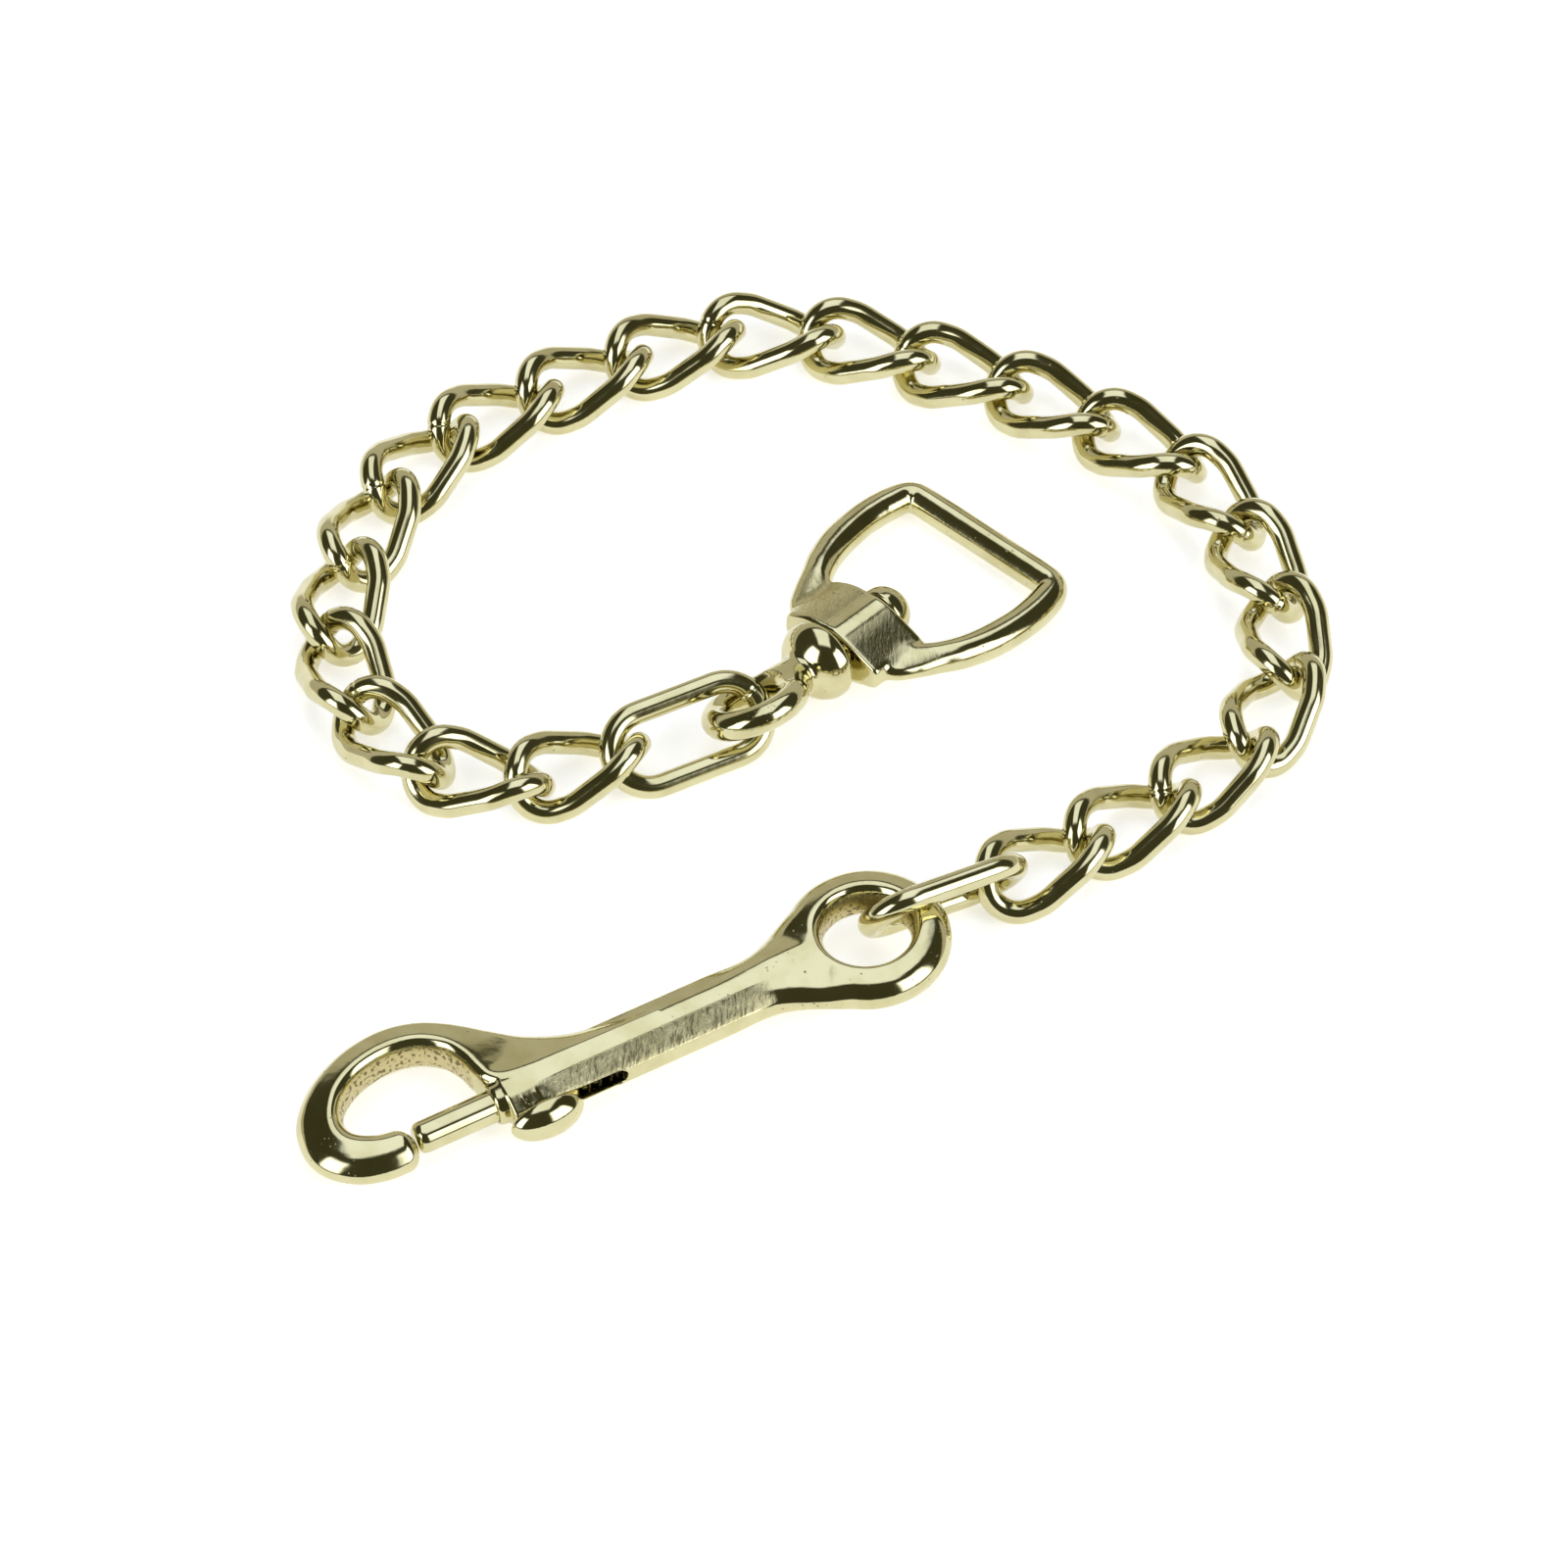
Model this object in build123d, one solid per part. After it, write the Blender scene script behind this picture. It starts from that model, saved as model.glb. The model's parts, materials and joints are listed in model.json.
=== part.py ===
from build123d import *
import math
import os

# Horse lead chain with a bolt snap, lying curled on a flat surface.
# Millimetres, +Z up. The origin is the centre of the bottom of the whole lay.
# Run of the chain: bolt snap, oval link, 22 twisted links, oval link, swivel eye, strap loop.

# ---- driving dimensions: links ----------------------------------------------------------
WIRE_R = 1.95                  # link wire radius
LINK_HALF = 10.75              # half length of a twisted link's wire centreline
BOW_HALF = 5.85                # half length of the straight edge that forms a bow
BOW_TILT = 57.0                # tilt of each bow about the link's long axis, degrees
SIDE_SHOULDER = (3.65, 5.8, 1.9)   # where a side strand starts to turn into the bow
BOW_FILLET = 4.85
SIDE_FILLET = 7.9
PITCH = 17.0                   # distance from joint to joint along the chain
LINK_Z = 5.2                   # height of a twisted link's axis above the floor

OVAL_HALF = 13.1               # half length of an oval link's wire centreline
OVAL_W = 6.2                   # half width of an oval link's wire centreline
SNAP_OVAL = dict(at=(25.2, -30.9, 8.2), heading=29.2, pitch=5.6, roll=-63.3)
SWIVEL_OVAL = dict(at=(-15.6, 5.25, 6.2), heading=24.1, pitch=-3.9, roll=37.2)

# Lay of the twisted links: where the first joint lies, and the heading of each link in
# degrees, seen from above, from the swivel end to the snap end.
CHAIN_START = (-25.7, 2.9)
HEADINGS = [-154, -191, -228, -252, -279, -289, -308, -328, -331, -338, -361,
            -379, -383, -391, -394, -419, -431, -444, -475, -499, -506, -508]

# ---- driving dimensions: bolt snap (local x runs from the hook to the eye) ------------------
SNAP_EYE_AT = (13.1, -40.1, 8.3)
SNAP_HEADING = 28.2
SNAP_PITCH = 2.65              # the eye end is propped up by the oval link
BARREL_HALF_W = 5.2
BARREL_HALF_H = 3.6
TOP_FACET = 1.9                # half width of the flat on top of the barrel
SIDE_FACET = 1.6               # half height of the flat on the side of the barrel
MOUTH_X = -64.5                # end of the octagonal barrel
NOSE_X = -66.5                 # end of the round nose that the bolt comes out of
NOSE_R = 3.5
NECK_X = -24.0                 # where the barrel starts to widen into the eye
NECK_FLARE = [                 # (x, side corner, top corner) of the neck's sections
    (-16.5, (6.2, 1.5), (3.0, 3.5)),
    (-11.0, (8.6, 1.4), (4.6, 3.5)),
    (-7.5, (10.2, 1.3), (5.4, 3.4)),
]
EYE_R = 10.2
EYE_WIRE_R = 3.2
HOOK_HALF_W = 3.4
HOOK_HALF_H = 3.7
HOOK_CENTRE = (-78.5, 5.0)
HOOK_R = 13.4
WEB_OUTLINE = [(-72.5, 15.5), (-70.0, 19.4), (-65.0, 16.6), (-60.0, 12.6), (-55.0, 8.8),
               (-50.0, 6.2), (-45.0, 4.5), (-45.0, 0.0), (-66.0, 0.0), (-67.2, 6.0),
               (-69.0, 12.0)]
WEB_HALF_H = 2.8               # half thickness of the plate between hook and barrel
TIP_X = -80.3
TIP_Y = -1.2
TIP_R = 6.2
BOLT_R = 2.6
BOLT_CLEARANCE = 0.08
BOLT_TIP_X = -79.7
BOLT_TAIL_X = -52.0
BORE_END_X = -28.0
SLOT_X = (-61.9, -45.1)
SLOT_HALF = 1.6
STEM_R = 1.4
STEM_X = -60.3
KNOB_BASE_Y = -5.6
KNOB_SIZE = (6.3, 3.7, 3.8)    # half length, height and half width of the thumb knob
SPRING_R = 2.0
SPRING_WIRE_R = 0.3
SPRING_TURNS = 12

# ---- driving dimensions: swivel (local x runs from the eye to the strap bar) ----------------
SWIVEL_AT = (-4.7, 9.3, 8.5)
SWIVEL_HEADING = 48.0
SWIVEL_PITCH = 5.6             # the bar end lies lower than the ring end
RING_R = 6.8
RING_WIRE_R = 2.4
RING_ROLL = -33.0              # the near side of the ring is the higher one
FLANGE_R = 6.9
FLANGE_X = (9.8, 15.6, 17.0)   # neck end, rim and back of the bell shaped flange
NECK_R = 3.2
POST_R = 3.2
POST_CLEARANCE = 0.1
HEAD_R = 4.6
HEAD_X = (30.4, 35.9)
COLLAR_X = (18.3, 30.2)
COLLAR_CROWN = (1.8, 4.8)      # half width and height of the collar's crown
COLLAR_SIDE = (9.6, 2.0)       # half width and half height at the collar's sides
ARM_SECTION = (2.9, 2.7)       # half width and half thickness of the loop's arms
ARM_ROOT = (21.5, 7.3)
ARM_KNEE = (25.2, 10.9)
ARM_SHOULDER = (36.6, 17.6)
BAR_CORNER = (56.9, 17.0)
KNEE_FILLET = 6.0
ARM_FILLET = 24.0
BAR_FILLET = 3.4


def frame_at(at, heading, pitch=0.0, roll=0.0):
    """Place of a local frame: heading about Z, then pitch about Y, then roll about X."""
    return Pos(*at) * Rot(0, 0, heading) * Rot(0, pitch, 0) * Rot(roll, 0, 0)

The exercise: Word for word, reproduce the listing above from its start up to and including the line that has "-499, -506, -508]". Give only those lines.

Answer to the exercise:
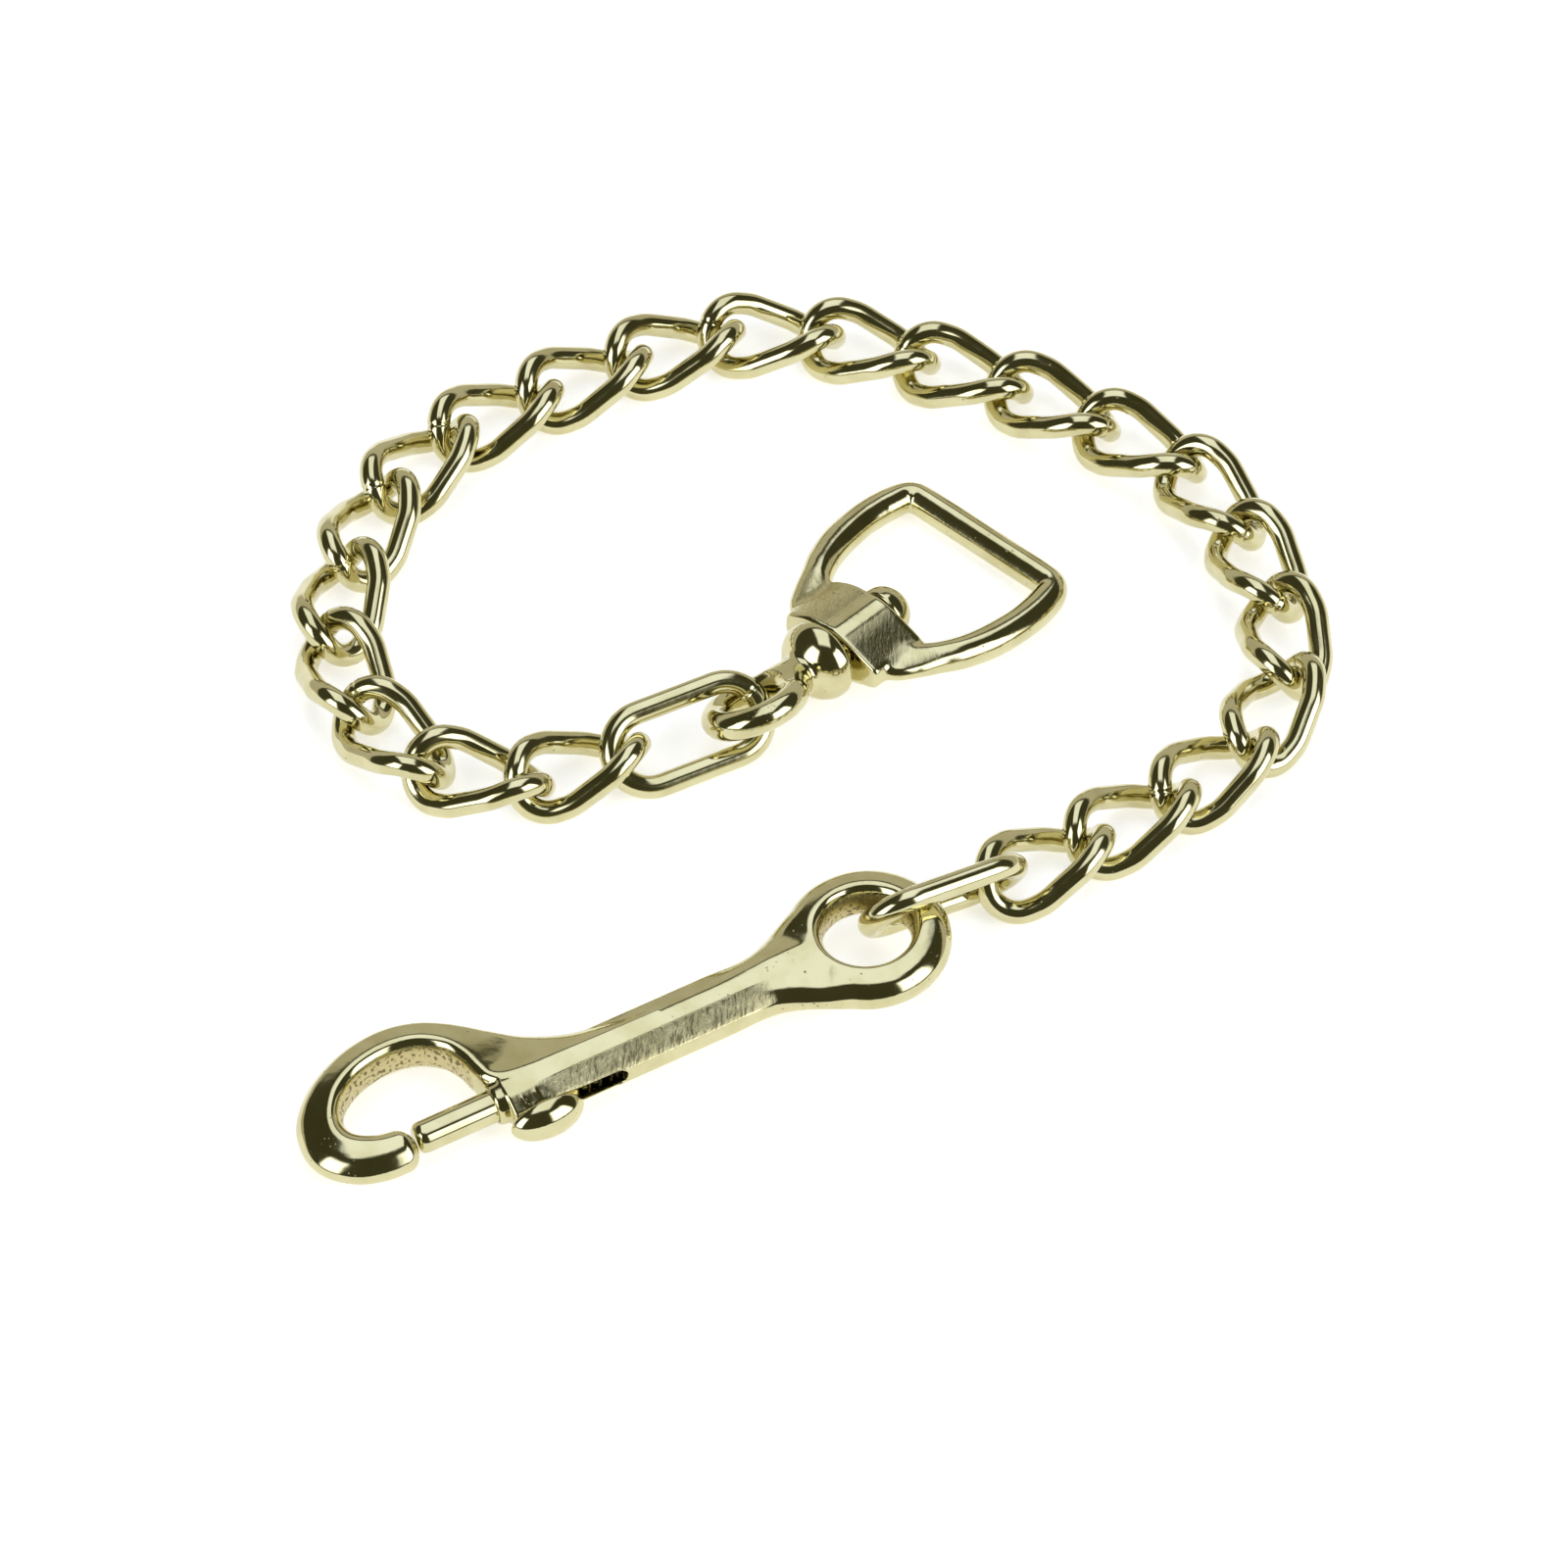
Model this object in build123d, one solid per part. After it, write the Blender scene script behind this picture. It starts from that model, saved as model.glb. The model's parts, materials and joints are listed in model.json.
=== part.py ===
from build123d import *
import math
import os

# Horse lead chain with a bolt snap, lying curled on a flat surface.
# Millimetres, +Z up. The origin is the centre of the bottom of the whole lay.
# Run of the chain: bolt snap, oval link, 22 twisted links, oval link, swivel eye, strap loop.

# ---- driving dimensions: links ----------------------------------------------------------
WIRE_R = 1.95                  # link wire radius
LINK_HALF = 10.75              # half length of a twisted link's wire centreline
BOW_HALF = 5.85                # half length of the straight edge that forms a bow
BOW_TILT = 57.0                # tilt of each bow about the link's long axis, degrees
SIDE_SHOULDER = (3.65, 5.8, 1.9)   # where a side strand starts to turn into the bow
BOW_FILLET = 4.85
SIDE_FILLET = 7.9
PITCH = 17.0                   # distance from joint to joint along the chain
LINK_Z = 5.2                   # height of a twisted link's axis above the floor

OVAL_HALF = 13.1               # half length of an oval link's wire centreline
OVAL_W = 6.2                   # half width of an oval link's wire centreline
SNAP_OVAL = dict(at=(25.2, -30.9, 8.2), heading=29.2, pitch=5.6, roll=-63.3)
SWIVEL_OVAL = dict(at=(-15.6, 5.25, 6.2), heading=24.1, pitch=-3.9, roll=37.2)

# Lay of the twisted links: where the first joint lies, and the heading of each link in
# degrees, seen from above, from the swivel end to the snap end.
CHAIN_START = (-25.7, 2.9)
HEADINGS = [-154, -191, -228, -252, -279, -289, -308, -328, -331, -338, -361,
            -379, -383, -391, -394, -419, -431, -444, -475, -499, -506, -508]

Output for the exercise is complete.